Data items
◇ ◇ ◇ ◇ ◇
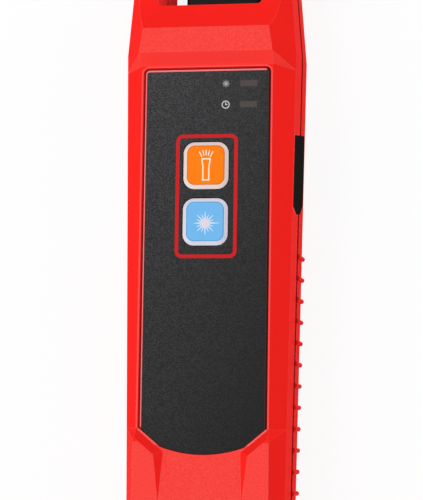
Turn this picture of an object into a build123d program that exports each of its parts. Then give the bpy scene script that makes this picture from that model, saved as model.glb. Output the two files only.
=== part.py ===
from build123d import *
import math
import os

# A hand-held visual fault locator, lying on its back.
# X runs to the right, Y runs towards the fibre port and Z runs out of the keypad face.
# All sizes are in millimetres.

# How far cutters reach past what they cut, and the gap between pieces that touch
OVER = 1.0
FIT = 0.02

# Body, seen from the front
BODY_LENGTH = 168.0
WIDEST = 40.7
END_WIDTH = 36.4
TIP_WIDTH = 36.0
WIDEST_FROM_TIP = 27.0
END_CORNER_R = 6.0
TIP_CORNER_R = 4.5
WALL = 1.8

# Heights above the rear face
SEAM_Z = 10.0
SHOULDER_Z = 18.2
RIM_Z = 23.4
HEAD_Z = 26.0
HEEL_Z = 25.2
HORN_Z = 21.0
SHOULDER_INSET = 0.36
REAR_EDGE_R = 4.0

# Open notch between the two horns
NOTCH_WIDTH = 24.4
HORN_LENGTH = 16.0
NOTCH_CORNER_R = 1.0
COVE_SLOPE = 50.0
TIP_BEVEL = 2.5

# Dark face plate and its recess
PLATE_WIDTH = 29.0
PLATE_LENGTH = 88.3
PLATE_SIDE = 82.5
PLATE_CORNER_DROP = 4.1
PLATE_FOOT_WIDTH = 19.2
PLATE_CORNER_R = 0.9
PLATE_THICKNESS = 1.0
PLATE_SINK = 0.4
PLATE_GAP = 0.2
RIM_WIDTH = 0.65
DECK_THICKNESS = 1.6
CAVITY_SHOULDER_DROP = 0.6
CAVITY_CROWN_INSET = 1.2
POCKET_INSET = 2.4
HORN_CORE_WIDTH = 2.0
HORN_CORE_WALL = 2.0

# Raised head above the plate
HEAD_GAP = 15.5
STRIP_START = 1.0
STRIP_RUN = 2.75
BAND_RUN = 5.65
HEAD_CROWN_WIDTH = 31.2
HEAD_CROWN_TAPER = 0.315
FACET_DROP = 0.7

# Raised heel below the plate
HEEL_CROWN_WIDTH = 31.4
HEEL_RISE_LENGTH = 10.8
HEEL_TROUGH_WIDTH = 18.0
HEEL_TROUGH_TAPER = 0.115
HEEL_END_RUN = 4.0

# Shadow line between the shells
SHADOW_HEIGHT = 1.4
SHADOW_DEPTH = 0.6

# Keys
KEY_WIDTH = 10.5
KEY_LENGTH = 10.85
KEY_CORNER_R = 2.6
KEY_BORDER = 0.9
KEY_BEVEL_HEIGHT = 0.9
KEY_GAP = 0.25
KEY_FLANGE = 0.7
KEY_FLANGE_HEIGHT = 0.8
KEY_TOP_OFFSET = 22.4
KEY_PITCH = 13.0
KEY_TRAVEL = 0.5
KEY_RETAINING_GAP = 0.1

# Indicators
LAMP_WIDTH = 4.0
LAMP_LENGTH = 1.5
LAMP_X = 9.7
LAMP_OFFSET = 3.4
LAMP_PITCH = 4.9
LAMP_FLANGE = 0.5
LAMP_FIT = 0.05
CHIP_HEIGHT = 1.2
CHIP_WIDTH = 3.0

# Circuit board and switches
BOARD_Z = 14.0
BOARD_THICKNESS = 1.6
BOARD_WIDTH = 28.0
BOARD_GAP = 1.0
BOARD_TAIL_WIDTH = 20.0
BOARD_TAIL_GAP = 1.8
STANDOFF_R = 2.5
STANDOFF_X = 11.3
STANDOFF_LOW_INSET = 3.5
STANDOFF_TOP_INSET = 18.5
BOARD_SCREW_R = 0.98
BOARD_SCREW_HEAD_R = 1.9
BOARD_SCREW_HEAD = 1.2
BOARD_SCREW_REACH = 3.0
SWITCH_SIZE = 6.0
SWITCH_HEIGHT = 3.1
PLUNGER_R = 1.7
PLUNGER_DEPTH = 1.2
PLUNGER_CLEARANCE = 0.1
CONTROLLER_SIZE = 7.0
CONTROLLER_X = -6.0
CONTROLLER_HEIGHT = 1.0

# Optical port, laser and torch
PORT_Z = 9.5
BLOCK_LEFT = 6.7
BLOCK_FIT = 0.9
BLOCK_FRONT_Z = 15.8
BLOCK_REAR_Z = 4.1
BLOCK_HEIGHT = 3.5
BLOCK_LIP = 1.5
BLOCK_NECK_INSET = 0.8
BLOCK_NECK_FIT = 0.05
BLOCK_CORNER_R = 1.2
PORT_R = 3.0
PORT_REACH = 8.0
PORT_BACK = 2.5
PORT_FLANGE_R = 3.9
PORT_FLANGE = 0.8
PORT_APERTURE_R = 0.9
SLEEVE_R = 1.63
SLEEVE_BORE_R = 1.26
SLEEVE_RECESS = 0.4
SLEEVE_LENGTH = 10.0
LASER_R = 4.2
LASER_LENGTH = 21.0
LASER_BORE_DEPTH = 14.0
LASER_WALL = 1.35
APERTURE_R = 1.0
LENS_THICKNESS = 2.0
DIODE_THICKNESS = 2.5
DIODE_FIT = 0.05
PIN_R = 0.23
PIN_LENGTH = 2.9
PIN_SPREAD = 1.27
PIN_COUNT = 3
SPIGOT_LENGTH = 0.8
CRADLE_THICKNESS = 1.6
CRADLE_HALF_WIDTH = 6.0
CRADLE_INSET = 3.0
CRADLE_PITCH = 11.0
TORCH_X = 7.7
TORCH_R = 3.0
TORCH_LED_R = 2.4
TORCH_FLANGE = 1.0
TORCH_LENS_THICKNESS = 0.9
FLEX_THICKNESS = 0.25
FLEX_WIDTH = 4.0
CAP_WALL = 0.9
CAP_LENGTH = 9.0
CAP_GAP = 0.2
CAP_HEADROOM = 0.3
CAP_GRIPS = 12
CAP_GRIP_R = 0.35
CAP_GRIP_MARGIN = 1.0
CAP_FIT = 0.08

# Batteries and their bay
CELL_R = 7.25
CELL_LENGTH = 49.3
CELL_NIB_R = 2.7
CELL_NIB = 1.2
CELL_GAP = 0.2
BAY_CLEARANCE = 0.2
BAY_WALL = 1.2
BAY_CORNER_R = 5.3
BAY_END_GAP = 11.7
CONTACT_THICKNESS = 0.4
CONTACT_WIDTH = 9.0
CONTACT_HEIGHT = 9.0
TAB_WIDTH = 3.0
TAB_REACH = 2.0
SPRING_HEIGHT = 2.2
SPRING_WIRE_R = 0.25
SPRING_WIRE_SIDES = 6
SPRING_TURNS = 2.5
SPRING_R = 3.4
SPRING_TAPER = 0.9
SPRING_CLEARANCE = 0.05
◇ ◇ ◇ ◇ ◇
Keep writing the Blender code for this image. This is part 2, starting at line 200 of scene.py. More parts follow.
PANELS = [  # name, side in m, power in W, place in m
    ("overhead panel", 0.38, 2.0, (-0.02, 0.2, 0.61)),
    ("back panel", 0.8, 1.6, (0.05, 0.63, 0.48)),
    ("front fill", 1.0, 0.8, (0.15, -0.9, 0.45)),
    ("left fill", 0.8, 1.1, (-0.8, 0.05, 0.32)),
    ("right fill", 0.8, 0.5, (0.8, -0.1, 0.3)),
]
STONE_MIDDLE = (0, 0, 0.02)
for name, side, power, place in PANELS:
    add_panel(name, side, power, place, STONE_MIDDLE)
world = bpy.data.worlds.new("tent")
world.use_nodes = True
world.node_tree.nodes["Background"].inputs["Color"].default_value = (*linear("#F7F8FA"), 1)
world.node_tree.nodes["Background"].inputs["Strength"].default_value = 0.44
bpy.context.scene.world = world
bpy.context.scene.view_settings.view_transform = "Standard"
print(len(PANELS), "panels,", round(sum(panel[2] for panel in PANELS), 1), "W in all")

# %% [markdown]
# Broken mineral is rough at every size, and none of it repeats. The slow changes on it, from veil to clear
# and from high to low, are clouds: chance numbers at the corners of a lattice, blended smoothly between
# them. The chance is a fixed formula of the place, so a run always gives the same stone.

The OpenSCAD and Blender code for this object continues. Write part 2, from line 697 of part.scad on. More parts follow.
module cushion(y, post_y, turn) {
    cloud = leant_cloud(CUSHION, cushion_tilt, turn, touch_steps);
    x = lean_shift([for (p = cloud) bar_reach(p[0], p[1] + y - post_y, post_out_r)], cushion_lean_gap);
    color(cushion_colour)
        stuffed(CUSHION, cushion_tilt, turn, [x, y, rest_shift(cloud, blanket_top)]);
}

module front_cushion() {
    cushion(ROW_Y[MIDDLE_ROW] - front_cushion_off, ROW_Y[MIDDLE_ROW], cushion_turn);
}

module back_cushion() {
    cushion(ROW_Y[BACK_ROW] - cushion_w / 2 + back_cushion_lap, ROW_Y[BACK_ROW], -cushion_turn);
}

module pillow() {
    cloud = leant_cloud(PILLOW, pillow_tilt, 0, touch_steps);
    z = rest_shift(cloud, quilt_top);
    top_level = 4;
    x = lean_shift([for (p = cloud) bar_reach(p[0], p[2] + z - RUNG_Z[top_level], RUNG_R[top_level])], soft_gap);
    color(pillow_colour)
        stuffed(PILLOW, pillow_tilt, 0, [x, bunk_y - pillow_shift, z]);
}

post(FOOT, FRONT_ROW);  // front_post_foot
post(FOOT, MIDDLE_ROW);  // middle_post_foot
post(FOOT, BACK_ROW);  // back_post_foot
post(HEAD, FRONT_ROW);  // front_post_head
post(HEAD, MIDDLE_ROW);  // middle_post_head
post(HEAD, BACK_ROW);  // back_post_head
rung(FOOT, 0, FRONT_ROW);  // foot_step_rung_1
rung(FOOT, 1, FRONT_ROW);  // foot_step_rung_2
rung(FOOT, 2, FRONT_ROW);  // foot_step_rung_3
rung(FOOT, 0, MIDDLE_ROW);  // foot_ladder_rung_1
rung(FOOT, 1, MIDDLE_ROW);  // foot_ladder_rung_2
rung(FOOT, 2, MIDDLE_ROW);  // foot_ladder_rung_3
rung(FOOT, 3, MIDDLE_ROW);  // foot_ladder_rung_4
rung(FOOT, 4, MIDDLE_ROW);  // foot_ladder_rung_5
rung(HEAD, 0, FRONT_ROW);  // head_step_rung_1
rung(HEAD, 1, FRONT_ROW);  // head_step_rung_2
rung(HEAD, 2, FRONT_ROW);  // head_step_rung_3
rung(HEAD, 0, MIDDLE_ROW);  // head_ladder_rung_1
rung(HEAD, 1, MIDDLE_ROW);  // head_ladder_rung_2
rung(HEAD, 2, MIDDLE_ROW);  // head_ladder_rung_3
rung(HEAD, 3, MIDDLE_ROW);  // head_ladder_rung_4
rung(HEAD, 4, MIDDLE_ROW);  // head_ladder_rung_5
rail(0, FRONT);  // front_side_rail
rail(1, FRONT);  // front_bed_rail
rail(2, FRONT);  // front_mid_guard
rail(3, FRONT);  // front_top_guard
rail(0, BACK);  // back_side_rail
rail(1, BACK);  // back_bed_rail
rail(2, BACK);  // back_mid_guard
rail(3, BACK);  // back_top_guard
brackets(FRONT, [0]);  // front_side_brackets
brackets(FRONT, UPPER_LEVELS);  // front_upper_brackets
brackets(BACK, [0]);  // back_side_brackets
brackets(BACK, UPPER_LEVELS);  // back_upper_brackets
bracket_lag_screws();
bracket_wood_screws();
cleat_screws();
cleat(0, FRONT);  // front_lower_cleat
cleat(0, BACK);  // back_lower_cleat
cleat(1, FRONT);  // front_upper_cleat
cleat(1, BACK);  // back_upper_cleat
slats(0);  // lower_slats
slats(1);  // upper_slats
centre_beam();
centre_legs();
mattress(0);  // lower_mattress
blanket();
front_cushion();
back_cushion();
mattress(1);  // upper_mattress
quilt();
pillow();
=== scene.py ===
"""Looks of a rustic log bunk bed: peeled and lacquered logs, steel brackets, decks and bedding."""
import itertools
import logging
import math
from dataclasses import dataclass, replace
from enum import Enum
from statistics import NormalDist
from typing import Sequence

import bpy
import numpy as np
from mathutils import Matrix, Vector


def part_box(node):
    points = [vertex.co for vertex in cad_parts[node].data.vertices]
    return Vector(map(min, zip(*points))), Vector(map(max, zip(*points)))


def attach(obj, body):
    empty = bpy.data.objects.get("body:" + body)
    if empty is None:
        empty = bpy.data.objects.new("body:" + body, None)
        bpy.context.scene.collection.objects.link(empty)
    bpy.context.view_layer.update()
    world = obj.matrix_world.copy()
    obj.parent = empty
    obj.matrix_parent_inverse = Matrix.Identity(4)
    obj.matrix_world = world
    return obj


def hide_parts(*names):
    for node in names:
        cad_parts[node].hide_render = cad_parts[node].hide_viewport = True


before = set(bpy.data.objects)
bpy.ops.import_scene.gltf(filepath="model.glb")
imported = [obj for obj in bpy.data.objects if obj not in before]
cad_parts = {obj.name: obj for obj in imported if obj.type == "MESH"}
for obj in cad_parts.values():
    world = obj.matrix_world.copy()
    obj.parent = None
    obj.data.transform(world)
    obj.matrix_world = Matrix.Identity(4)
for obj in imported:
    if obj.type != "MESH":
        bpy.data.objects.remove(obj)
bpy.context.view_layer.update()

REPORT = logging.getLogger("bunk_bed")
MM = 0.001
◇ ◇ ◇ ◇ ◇
_PROBLEM TO WORK ON:_ All lines in the listing above from the line containing "centre_beam();" to the line containing "zip(*points))), Vector(map(max, zip(*points)))", inclusive, should be retyped exactly; no other lines should appear.

_RESULT FOR THIS TASK:_
centre_beam();
centre_legs();
mattress(0);  // lower_mattress
blanket();
front_cushion();
back_cushion();
mattress(1);  // upper_mattress
quilt();
pillow();
=== scene.py ===
"""Looks of a rustic log bunk bed: peeled and lacquered logs, steel brackets, decks and bedding."""
import itertools
import logging
import math
from dataclasses import dataclass, replace
from enum import Enum
from statistics import NormalDist
from typing import Sequence

import bpy
import numpy as np
from mathutils import Matrix, Vector


def part_box(node):
    points = [vertex.co for vertex in cad_parts[node].data.vertices]
    return Vector(map(min, zip(*points))), Vector(map(max, zip(*points)))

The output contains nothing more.